FINE’s Low-Maintenance Landscaping Ideas for Busy Homeowners and Eco-Friendly Landscaping Solutions offer more practical ways to make outdoor spaces easier to manage.

Add One Memorable Feature

Every great garden needs a focal point. It does not have to be enormous. It just needs to give the eye somewhere to land. A fountain, arbor, sculptural tree, oversized planter, garden bench, outdoor mirror, stone pathway, or dramatic cluster of plants can all create that moment.

This is where the garden can show personality. A traditional home may look beautiful with boxwood, roses, gravel paths, and classic urns. A modern home may call for architectural grasses, sleek planters, concrete, and clean lines. A coastal home may benefit from relaxed greenery, weathered textures, and soft, breezy seating.

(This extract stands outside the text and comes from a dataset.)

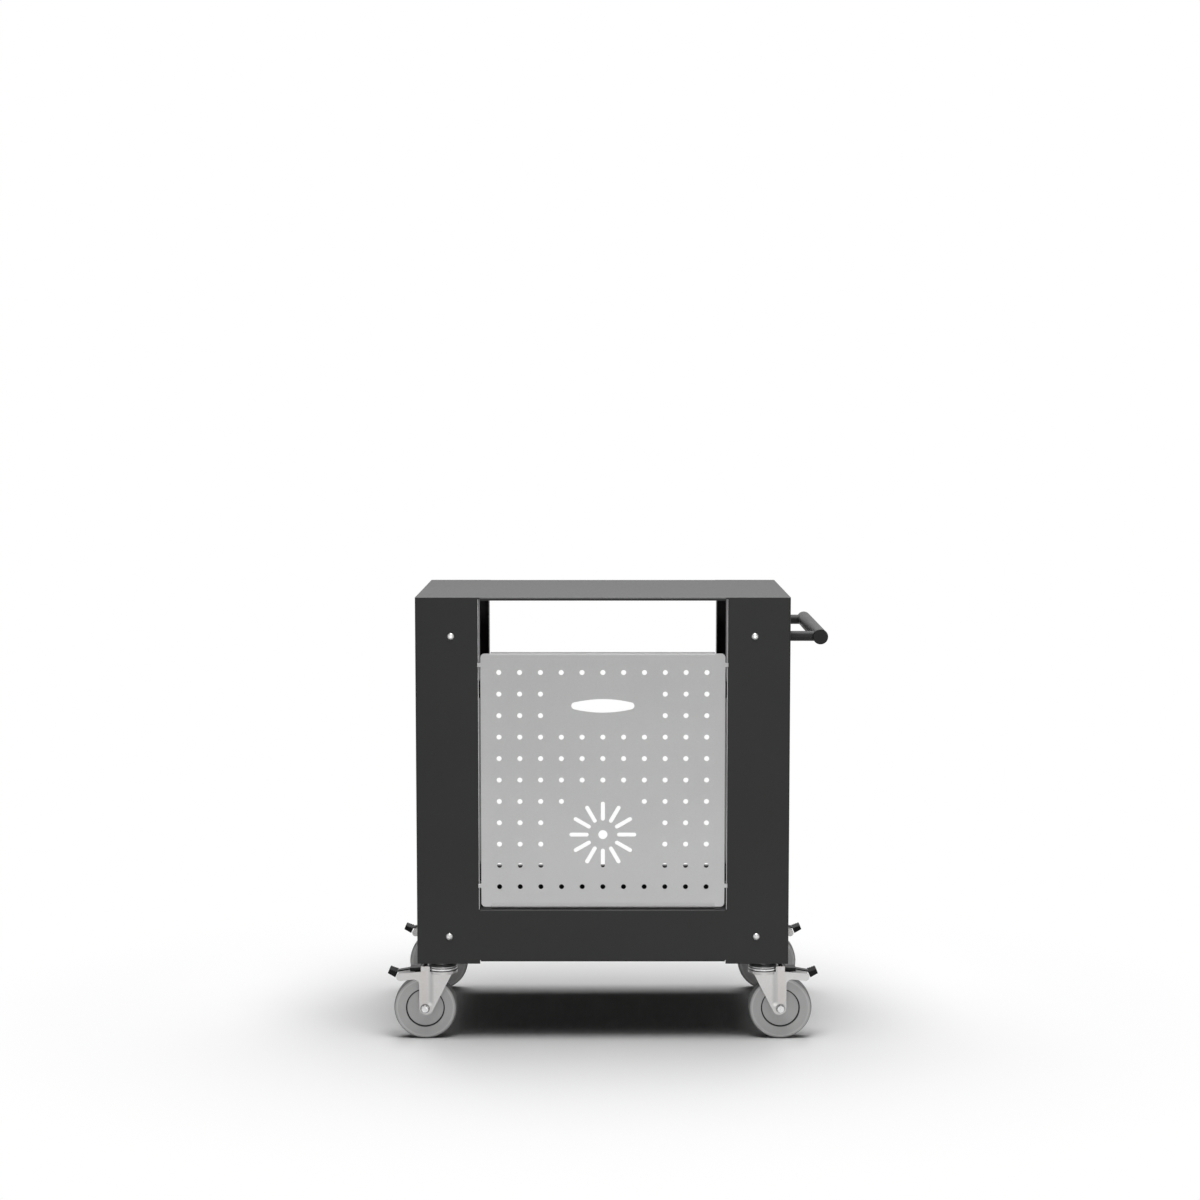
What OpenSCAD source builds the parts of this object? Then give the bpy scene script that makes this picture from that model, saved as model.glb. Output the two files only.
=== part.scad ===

The focal point should feel intentional, not random. If everything in the garden is shouting for attention, nothing feels special. Choose one or two standout features, then let the rest of the space support them.

That restraint is what makes a garden feel expensive. Luxury is not always more. Sometimes it is knowing when to stop before the ceramic frog collection gets involved.

The Best Garden Upgrades Feel Effortless

A beautiful garden should feel like an extension of the home, not an afterthought behind it. With structure, lighting, thoughtful planting, comfortable seating, water-conscious choices, and one memorable feature, an ordinary outdoor space can become something far more inviting.

The best gardens do not need to be perfect. They need to feel considered. A little wildness is charming. A little imperfection is human. But when the space has rhythm, texture, comfort, and purpose, it feels elevated without feeling stiff.

Start with the upgrades that will make the biggest difference: clean edges, better lighting, stronger planters, layered greenery, and a seating area you will actually use. The garden will look better, feel better, and finally stop being that place you promise to deal with “next weekend.”